→ **Required task**:
The required output consists solely of the lines from the one containing "for number, azimuth" down to the one containing "points = [vertex.co", both included, each quoted exactly.

→ **Records for this task**:
- - - - -

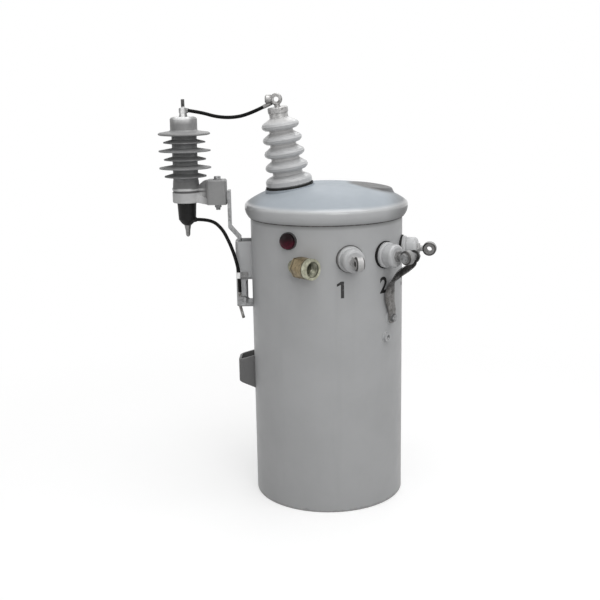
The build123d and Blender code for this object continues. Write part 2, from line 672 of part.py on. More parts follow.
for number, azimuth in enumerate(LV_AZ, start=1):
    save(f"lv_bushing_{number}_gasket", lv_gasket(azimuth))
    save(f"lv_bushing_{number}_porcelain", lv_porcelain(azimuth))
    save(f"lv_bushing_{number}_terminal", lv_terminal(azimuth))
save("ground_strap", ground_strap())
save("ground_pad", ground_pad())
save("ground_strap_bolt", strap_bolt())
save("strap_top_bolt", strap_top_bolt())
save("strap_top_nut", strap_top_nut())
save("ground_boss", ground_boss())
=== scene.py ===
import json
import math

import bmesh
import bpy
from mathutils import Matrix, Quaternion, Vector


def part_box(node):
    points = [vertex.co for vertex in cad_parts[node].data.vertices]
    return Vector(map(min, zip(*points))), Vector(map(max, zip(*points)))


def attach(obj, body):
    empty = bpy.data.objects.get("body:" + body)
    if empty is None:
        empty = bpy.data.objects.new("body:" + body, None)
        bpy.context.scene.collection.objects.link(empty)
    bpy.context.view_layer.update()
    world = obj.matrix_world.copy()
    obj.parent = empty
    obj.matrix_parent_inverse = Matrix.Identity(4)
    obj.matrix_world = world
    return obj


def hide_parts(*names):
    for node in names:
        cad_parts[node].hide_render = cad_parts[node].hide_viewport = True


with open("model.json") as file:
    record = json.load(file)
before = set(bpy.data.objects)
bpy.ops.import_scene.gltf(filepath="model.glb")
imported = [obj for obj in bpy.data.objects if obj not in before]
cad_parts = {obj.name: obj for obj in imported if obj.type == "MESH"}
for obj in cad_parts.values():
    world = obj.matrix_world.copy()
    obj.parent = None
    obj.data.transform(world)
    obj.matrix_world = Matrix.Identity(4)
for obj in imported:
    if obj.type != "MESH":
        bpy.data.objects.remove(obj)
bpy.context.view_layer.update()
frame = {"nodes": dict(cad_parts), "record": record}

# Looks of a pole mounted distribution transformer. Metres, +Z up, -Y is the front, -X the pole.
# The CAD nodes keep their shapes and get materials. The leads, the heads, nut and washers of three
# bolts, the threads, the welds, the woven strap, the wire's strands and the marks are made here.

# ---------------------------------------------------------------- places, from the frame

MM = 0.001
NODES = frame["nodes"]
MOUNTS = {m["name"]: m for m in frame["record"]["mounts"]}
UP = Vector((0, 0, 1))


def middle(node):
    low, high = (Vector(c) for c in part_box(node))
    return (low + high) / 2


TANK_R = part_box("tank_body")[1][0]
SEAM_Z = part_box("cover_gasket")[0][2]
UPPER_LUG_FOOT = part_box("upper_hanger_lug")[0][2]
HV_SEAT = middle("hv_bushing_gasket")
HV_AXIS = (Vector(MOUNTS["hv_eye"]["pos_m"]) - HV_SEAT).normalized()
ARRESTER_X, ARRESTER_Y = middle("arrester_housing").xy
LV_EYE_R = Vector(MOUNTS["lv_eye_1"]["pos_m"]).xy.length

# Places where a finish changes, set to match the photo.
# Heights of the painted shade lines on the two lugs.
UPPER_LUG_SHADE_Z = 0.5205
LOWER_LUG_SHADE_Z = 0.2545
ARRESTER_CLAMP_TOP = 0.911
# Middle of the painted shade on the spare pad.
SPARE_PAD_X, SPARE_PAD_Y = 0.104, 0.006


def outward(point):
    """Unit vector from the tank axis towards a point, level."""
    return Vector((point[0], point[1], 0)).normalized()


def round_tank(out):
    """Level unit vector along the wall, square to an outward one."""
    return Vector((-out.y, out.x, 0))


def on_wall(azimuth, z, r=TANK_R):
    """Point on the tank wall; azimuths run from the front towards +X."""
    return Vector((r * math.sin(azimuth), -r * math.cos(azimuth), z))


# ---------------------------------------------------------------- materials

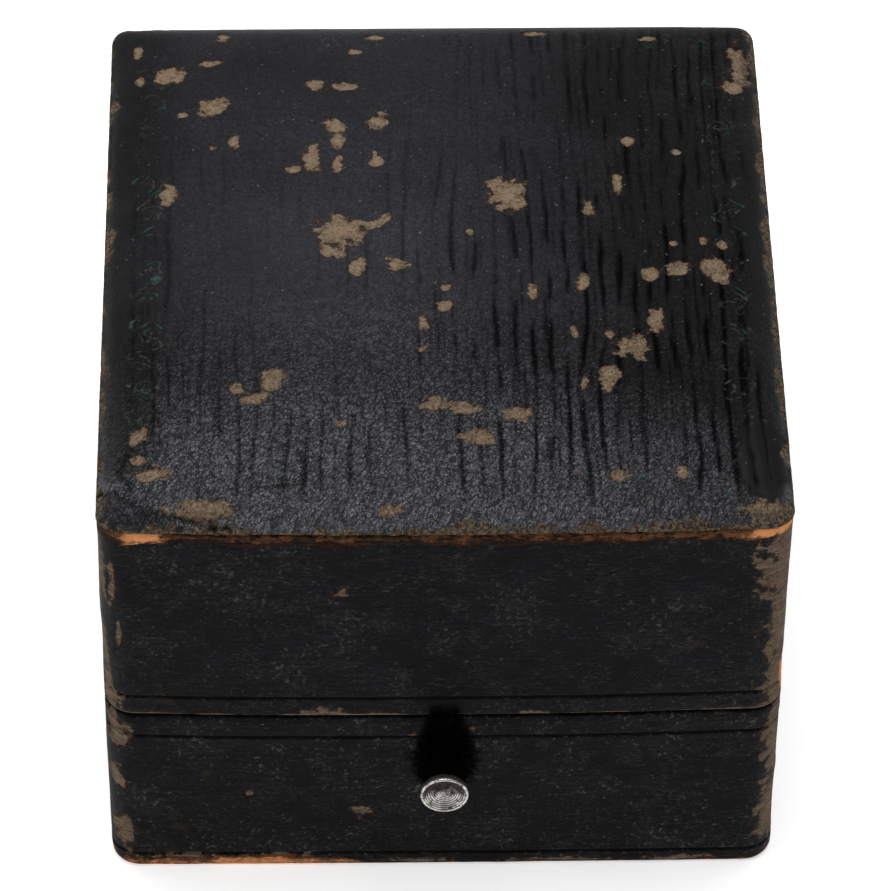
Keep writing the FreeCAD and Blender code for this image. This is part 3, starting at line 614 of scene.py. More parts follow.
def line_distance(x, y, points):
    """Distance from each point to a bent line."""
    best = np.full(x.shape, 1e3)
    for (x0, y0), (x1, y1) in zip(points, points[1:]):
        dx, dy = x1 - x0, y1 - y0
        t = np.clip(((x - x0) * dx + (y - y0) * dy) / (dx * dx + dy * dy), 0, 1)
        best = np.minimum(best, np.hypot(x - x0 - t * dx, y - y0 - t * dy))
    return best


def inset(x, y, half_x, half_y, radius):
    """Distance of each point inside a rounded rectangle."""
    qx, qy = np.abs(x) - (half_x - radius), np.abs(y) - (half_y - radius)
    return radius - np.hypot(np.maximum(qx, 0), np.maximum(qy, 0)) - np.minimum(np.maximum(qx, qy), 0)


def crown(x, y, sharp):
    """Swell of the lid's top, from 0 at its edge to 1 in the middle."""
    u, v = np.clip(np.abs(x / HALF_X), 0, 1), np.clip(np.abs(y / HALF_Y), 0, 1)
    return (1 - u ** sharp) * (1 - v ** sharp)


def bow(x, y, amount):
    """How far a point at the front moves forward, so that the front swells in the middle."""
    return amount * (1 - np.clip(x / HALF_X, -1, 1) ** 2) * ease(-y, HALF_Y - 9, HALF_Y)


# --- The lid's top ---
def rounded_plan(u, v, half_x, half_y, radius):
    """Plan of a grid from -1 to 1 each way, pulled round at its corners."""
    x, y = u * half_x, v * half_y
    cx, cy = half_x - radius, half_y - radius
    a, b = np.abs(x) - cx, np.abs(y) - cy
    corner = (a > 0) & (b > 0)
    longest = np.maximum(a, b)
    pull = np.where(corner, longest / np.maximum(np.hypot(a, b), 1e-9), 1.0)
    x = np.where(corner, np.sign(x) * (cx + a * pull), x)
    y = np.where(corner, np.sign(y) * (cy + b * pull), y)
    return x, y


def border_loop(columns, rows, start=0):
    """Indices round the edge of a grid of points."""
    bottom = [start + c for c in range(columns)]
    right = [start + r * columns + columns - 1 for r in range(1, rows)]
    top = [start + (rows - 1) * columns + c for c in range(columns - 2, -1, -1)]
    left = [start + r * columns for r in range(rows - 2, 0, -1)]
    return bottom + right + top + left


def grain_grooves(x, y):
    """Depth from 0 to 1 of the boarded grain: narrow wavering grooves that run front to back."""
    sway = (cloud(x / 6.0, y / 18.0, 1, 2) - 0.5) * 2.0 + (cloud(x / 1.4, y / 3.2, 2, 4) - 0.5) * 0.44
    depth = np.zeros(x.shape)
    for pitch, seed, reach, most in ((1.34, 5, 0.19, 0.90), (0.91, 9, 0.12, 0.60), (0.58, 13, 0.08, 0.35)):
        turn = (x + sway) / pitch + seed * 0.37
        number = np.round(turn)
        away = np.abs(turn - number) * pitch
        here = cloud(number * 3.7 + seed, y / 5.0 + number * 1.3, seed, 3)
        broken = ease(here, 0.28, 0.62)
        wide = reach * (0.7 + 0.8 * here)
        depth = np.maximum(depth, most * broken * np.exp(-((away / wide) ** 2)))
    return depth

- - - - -

→ **The result**:
for number, azimuth in enumerate(LV_AZ, start=1):
    save(f"lv_bushing_{number}_gasket", lv_gasket(azimuth))
    save(f"lv_bushing_{number}_porcelain", lv_porcelain(azimuth))
    save(f"lv_bushing_{number}_terminal", lv_terminal(azimuth))
save("ground_strap", ground_strap())
save("ground_pad", ground_pad())
save("ground_strap_bolt", strap_bolt())
save("strap_top_bolt", strap_top_bolt())
save("strap_top_nut", strap_top_nut())
save("ground_boss", ground_boss())
=== scene.py ===
import json
import math

import bmesh
import bpy
from mathutils import Matrix, Quaternion, Vector


def part_box(node):
    points = [vertex.co for vertex in cad_parts[node].data.vertices]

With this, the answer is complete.